• Required work
All lines in the data bearing the string "parts" should be identified and copied.

• Data lines
%%

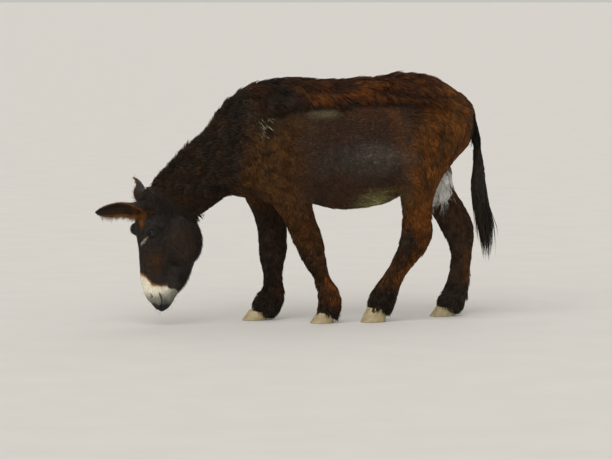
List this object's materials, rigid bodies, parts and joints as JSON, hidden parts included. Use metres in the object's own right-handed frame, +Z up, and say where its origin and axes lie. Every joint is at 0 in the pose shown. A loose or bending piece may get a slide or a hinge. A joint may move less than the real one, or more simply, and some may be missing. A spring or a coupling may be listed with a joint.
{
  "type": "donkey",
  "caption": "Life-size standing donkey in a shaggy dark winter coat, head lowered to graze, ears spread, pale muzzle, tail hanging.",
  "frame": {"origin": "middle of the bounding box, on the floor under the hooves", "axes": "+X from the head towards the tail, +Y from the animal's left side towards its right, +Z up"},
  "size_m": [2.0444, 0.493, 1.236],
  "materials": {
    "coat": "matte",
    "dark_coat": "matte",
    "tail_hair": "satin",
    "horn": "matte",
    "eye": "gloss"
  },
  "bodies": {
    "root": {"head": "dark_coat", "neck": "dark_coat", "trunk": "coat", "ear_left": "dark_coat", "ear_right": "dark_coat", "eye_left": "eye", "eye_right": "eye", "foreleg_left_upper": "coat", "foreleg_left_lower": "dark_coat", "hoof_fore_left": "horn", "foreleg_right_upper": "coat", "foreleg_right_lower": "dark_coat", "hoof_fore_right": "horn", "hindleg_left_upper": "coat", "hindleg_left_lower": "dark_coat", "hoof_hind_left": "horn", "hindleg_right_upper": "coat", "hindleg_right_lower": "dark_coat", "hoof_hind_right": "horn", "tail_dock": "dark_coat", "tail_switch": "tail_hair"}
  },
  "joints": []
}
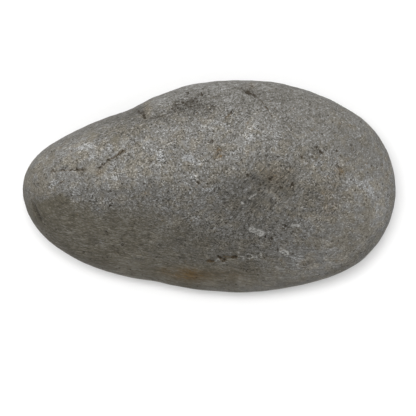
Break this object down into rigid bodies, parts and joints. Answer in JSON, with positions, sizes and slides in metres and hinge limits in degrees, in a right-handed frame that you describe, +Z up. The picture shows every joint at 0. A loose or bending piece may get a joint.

%%

• Output below
List this object's materials, rigid bodies, parts and joints as JSON, hidden parts included. Use metres in the object's own right-handed frame, +Z up, and say where its origin and axes lie. Every joint is at 0 in the pose shown. A loose or bending piece may get a slide or a hinge. A joint may move less than the real one, or more simply, and some may be missing. A spring or a coupling may be listed with a joint.
Break this object down into rigid bodies, parts and joints. Answer in JSON, with positions, sizes and slides in metres and hinge limits in degrees, in a right-handed frame that you describe, +Z up. The picture shows every joint at 0. A loose or bending piece may get a joint.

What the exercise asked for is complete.